Sports Illustrated Swimsuit Rookie Ashley Graham didn’t always have it easy when it came to love.
The 29-year-old plus-size model and body activist got candid about dating in her upcoming book, “A New Model: What Confidence, Beauty and Power Really Look Like,” which is set to be released on May 9th.
The June issue of Glamour Magazine published an exclusive essay from her memoir where Graham described her romantic woes as an up-and-coming model.
“Four months into our knowing each other, my now husband, Justin (Ervin), said, ‘I really like you, and I really want to be your boyfriend. Will you be my girlfriend?’ I said yes,” explained Graham. “But the truth is, I wasn’t sure. One reason: Our first kiss was terrible (To this day Justin says I’m the worst kisser he ever met and that he had to teach me how to kiss).”
As for the other reason, Graham revealed when she started dating at age 16, her first boyfriend of three months broke up with her because she wouldn’t have sex with him said she was going to be as fat as his mom. This resulted in Graham dating anyone who found her attractive for a much-needed self-esteem boost.

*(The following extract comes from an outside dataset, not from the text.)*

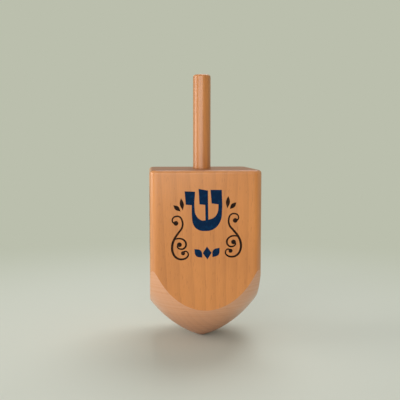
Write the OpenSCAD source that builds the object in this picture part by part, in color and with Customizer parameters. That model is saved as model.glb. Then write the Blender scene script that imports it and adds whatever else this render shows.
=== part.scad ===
// Wooden dreidel: a square block with a turned point, and a dowel handle glued into its top.
// Lengths are in millimetres. The spinning tip is at the origin and the dreidel spins about +Z.

/* [Block] */
// Width of the square block across two opposite faces
block_w = 38; // [30:0.5:46]
// Height of the block from the spinning tip to its flat top
block_h = 61.5; // [52:0.5:75]
// Radius of the four upright edges
upright_edge_r = 2.8; // [2:0.1:5]
// Radius of the sanded edges round the flat top
top_edge_r = 1.2; // [0.2:0.1:1.8]

/* [Turned point] */
// Height from the unsanded point to the lowest place of each face
face_low_h = 14; // [11:0.25:17]
// Height from the unsanded point to where the turning runs out on the upright edges
run_out_h = 27.7; // [24:0.1:32]
// Radius that the spinning tip is sanded to
tip_r = 3; // [1:0.25:5]

/* [Handle] */
// Diameter of the dowel
dowel_d = 6.35; // [4:0.05:10]
// Length of the dowel that stands above the block
grip_h = 33.5; // [20:0.5:45]
// Radius of the sanded edge at the dowel's free end
grip_end_r = 0.9; // [0.2:0.1:1.5]

/* [Glued joint] */
// Depth of the socket's straight wall
socket_depth = 16; // [8:0.5:28]
// Width of the shoulder where the dowel is turned down for the socket
shoulder_w = 0.225; // [0.2:0.025:0.6]
// Space for glue between the turned-down end and the socket's wall
glue_gap = 0.05; // [0.02:0.01:0.1]
// Space for glue under the dowel
foot_gap = 0.3; // [0.1:0.1:1]
// Chamfer that leads the turned-down end into the socket
lead_in = 0.8; // [0.2:0.1:1.5]
// Included angle of the drill's point
drill_angle = 118; // [90:1:135]

/* [Hidden] */
$fn = 128;

// Every cut runs this far past the face that it opens through
overrun = 1;

half_w = block_w / 2;
// The upright edges' axes stand this far from the middle, along X and along Y
edge_axis = half_w - upright_edge_r;
// Farthest reach of the rounded square from the spin axis
corner_reach = edge_axis * sqrt(2) + upright_edge_r;

// The lathe's cut is one arc. It passes through the unsanded point at [0, 0], the low place of
// a face and the run-out on an upright edge, so its centre is that of a circle through them.
low = [half_w, face_low_h];
out = [corner_reach, run_out_h];
spread = 2 * (low.x * out.y - out.x * low.y);
arc_x = (out.y * (low * low) - low.y * (out * out)) / spread;
arc_z = (low.x * (out * out) - out.x * (low * low)) / spread;
arc_r = norm([arc_x, arc_z]);
widest_r = arc_x + arc_r;

// The sanded tip is a ball that touches the inside of that arc at the seam
ball_drop = sqrt(pow(arc_r - tip_r, 2) - pow(arc_x, 2));
ball_z = arc_z - ball_drop;
seam_share = tip_r / (arc_r - tip_r);
seam_z = ball_z - ball_drop * seam_share;
sanded_off = ball_z - tip_r;

dowel_r = dowel_d / 2;
glued_r = dowel_r - shoulder_w;
socket_r = glued_r + glue_gap;
socket_floor = block_h - socket_depth;
drill_point_h = socket_r / tan(drill_angle / 2);
dowel_foot = socket_floor + foot_gap;

// Half of an upright section, with the outer corner at its top rounded
module eased_section(reach, height, ease) {
    difference() {
        square([reach, height]);
        translate([reach - ease, height - ease])
            difference() {
                square(ease + overrun);
                circle(r = ease);
            }
    }
}

// Square stock with rounded upright edges and a sanded rim, before it goes on the lathe
module squared_stock() {
    for (turn = [0, 90])
        rotate([90, 0, turn])
            linear_extrude(height = 2 * edge_axis, center = true) {
                eased_section(half_w, block_h, top_edge_r);
                mirror([1, 0])
                    eased_section(half_w, block_h, top_edge_r);
            }
    for (x = [-edge_axis, edge_axis], y = [-edge_axis, edge_axis])
        translate([x, y])
            rotate_extrude()
                eased_section(upright_edge_r, block_h, top_edge_r);
}

// What the lathe leaves: a ball tip, the arc of the point, and full width above it
module turning_section() {
    intersection() {
        translate([0, ball_z])
            circle(r = tip_r);
        translate([0, sanded_off])
            square([tip_r, seam_z - sanded_off]);
    }
    intersection() {
        translate([arc_x, arc_z])
            circle(r = arc_r);
        translate([0, seam_z])
            square([widest_r, arc_z - seam_z]);
    }
    translate([0, arc_z])
        square([widest_r, block_h]);
}

// Blind hole for the turned-down end of the dowel, with the drill's cone at its bottom
module socket() {
    translate([0, 0, socket_floor])
        rotate_extrude()
            polygon([
                [0, -drill_point_h],
                [socket_r, 0],
                [socket_r, socket_depth + overrun],
                [0, socket_depth + overrun]
            ]);
}

module body_block() {
    color("#c88850")
        difference() {
            intersection() {
                squared_stock();
                translate([0, 0, -sanded_off])
                    rotate_extrude()
                        turning_section();
            }
            socket();
        }
}

// The shoulder seats on the block's top, round the socket's mouth
module handle_dowel() {
    color("#cd8f58")
        rotate_extrude() {
            translate([0, block_h])
                eased_section(dowel_r, grip_h, grip_end_r);
            polygon([
                [0, dowel_foot],
                [glued_r - lead_in, dowel_foot],
                [glued_r, dowel_foot + lead_in],
                [glued_r, block_h],
                [0, block_h]
            ]);
        }
}

body_block();
handle_dowel();
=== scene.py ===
import math

import bmesh
import bpy
from mathutils import Matrix, Vector


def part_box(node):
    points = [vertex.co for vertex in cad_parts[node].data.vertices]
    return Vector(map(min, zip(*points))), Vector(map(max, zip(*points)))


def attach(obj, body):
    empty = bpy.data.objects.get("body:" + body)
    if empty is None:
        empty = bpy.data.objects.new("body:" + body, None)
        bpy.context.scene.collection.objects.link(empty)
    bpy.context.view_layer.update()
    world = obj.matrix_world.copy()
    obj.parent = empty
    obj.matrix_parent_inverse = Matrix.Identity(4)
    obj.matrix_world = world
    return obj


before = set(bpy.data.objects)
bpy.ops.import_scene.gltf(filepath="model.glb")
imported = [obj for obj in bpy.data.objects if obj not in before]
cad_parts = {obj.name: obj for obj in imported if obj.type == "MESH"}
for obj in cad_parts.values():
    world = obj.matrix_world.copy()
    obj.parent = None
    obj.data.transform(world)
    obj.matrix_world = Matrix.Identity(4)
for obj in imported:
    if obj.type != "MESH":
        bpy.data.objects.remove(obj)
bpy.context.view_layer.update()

# Wooden block
# A square piece of beech, turned on a lathe to a blunt point, sanded, then dipped in orange-tan lacquer.
# The faces show long grain. The top shows end grain, and the turned point short grain with tool rings.

MM = 0.001
half_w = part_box("body_block")[1][0]
block_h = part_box("body_block")[1][2]


def paint(hex_colour):
    """A linear colour from an sRGB hex value."""
    parts = [int(hex_colour[i:i + 2], 16) / 255 for i in (1, 3, 5)]
    return tuple(p / 12.92 if p <= 0.04045 else ((p + 0.055) / 1.055) ** 2.4 for p in parts) + (1.0,)


def new_material(name):
    """An empty material and its node tree."""
    material = bpy.data.materials.new(name)
    material.use_nodes = True
    material.node_tree.nodes.clear()
    return material, material.node_tree


def add(tree, kind, inputs=None, **settings):
    """Adds a node with its settings. An input is a number, a colour, or a node's socket to link."""
    new = tree.nodes.new(kind)
    for name, value in settings.items():
        setattr(new, name, value)
    for socket, value in (inputs or {}).items():
        if isinstance(value, bpy.types.NodeSocket):
            tree.links.new(value, new.inputs[socket])
        else:
            new.inputs[socket].default_value = value
    return new


def lumps(tree, place, sizes, detail):
    """Noise from 0 to 1 whose lumps are about as long along each axis as sizes says, in place's units."""
    scaled = add(tree, "ShaderNodeMapping", {"Vector": place, "Scale": [1 / size for size in sizes]})
    noise = add(tree, "ShaderNodeTexNoise", {"Vector": scaled.outputs[0], "Scale": 1.0, "Detail": detail})
    return noise.outputs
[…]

“I lost my virginity to a guy I barely knew because he gave me compliments like, ‘Ashley, you look really pretty today,’ or ‘I like when you wear your hair like that,’” she said. “When I left Nebraska to start my modeling career in New York City, my dates followed a similar pattern: A guy took me out, then we had sex, then I wouldn’t hear from him again.”
Graham decided to join a church where she encountered someone who asked her out, but only proved to be another major disappointment. So when it came to dating Justin, the couple chose to abstain so they could focus on their budding romance instead.
“My romance with Justin was innocent and sweet,” explained Graham. “He cooked for me. We went rollerblading and biking; we did karaoke, went to the movies, took an improv class together. Because we weren’t sleeping together — for Justin, abstinence was a firm commitment to his faith — we never tempted ourselves by going over to each other’s apartments late at night. But we’d go to late movies or take walks through the city together.”
Despite the many ups and downs Graham faced with her beau, including her grandmother’s initial disapproval of the biracial relationship, the couple endured — and the wait proved to be worth it all.
“When I was playing games, he called me out on it,” said Graham. “When we began dating, he did it with intention, always asking the difficult questions: ‘What do you bring to this relationship?’ and ‘What role do you see yourself in beyond girlfriend or wife?’ I wasn’t always sure how to answer.”
“I didn’t like my mom and dad’s marriage, but I couldn’t put my finger on why,” she added. “But thanks to Justin’s constant communication, I envisioned a marriage that was more than just two people loving each other. And now we have that marriage: a partnership dedicated to building something bigger than ourselves.”
The June issue of Glamour hits newsstands on May 9.